The Oak Park Board of Trustees thumbed its nose at President Donald Trump and unanimously joined the ranks of America’s sanctuary cities, approving an ordinance that immigration advocates said was among the strongest in the nation.
Immigration advocates packed village hall Monday night and lined up at the podium to state their support for the so-called Welcoming Village ordinance.
“The ordinance you will be voting on tonight is the strongest, most progressive and inclusive ordinance in the country,” said Mony Ruiz-Velasco, executive director of PASO West Suburban Action Project, an immigrants’ rights nonprofit organization. Ruiz-Velasco spearheaded the sanctuary city initiative in Oak Park.
She said the move shows Oak Park is “staying true to its strong historical values of equality, diversity and justice.”
“You send a strong message that there is no place in Oak Park for anti-immigrant, anti-Muslim, anti-woman, anti-LGBTQ policies,” Ruiz-Velasco said.
The ordinance was strengthened from a previous version presented to the board in late January that advocates argued included a loophole that would allow local law enforcement to cooperate with federal immigration officials under certain circumstances.
That language was removed in the new ordinance, which was almost universally supported by the advocates at the meeting.
The ordinance passed Monday prevents village employees from assisting “in the investigation of the citizenship or immigration status of any person unless such inquiry or investigation is required by an order of a court of competent jurisdiction.”

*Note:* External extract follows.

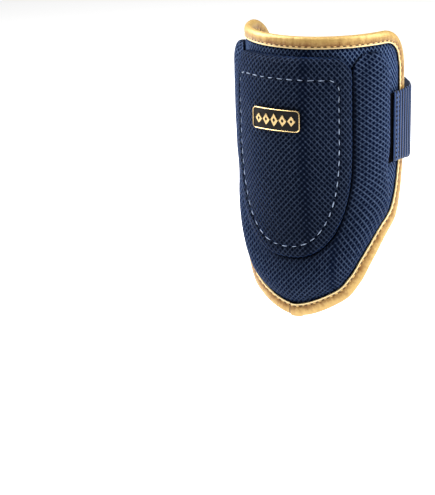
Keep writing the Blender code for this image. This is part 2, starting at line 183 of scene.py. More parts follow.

The village also will not accept requests from U.S. Immigration and Customs Enforcement (ICE) officials on federal immigration enforcement operations. Village employees who receive a request for support or information from ICE or other federal officials “shall report the request to his or her supervisor, who shall decline the request and document the declination in an interoffice memorandum to the agency director through the chain of command.”
Residents, immigration advocates and elected officials took turns speaking in favor of the ordinance Monday – the packed meeting followed a rally in Scoville Park on the issue over the weekend that drew hundreds of supporters.
Although the room was largely in favor of the measure, one man argued that failure to cooperate with federal authorities on immigration would make Oak Park less safe. Larry Morris asked trustees to amend the ordinance and said the proposal should be sent to a public referendum, so Oak Park voters could decide on the issue.
“America becomes better when we work with our federal government,” Morris said, adding later that passage of the ordinance was “nothing more than mob legislation in response to street mob actions.”
Trustee Bob Tucker rebutted the comment, saying the ordinance and the process “is actually American democracy at its best.”
“We’re not going to waste vital police resources on misguided federal actions,” Tucker said.
Oak Park Mayor Anan Abu-Taleb, who is Palestinian and grew up in a Muslim household in the Gaza Strip, had, perhaps, the strongest language for the Trump administration.
Trump’s policies of exclusion and rhetoric of hate run counter to American values, Abu-Taleb said.
“I am outraged by his message and his divisive views,” Abu-Taleb said. “He wishes us to fear one another and he seeks to make us focus on our differences and not our similarities. America should not be a place where a child fears being separated from her parents for deportation.”
Abu-Taleb called out Trump, telling the commander-in-chief, “Mr. President, America is not one of your enterprises. America does not belong to you alone and your associates. America belongs to all of us.”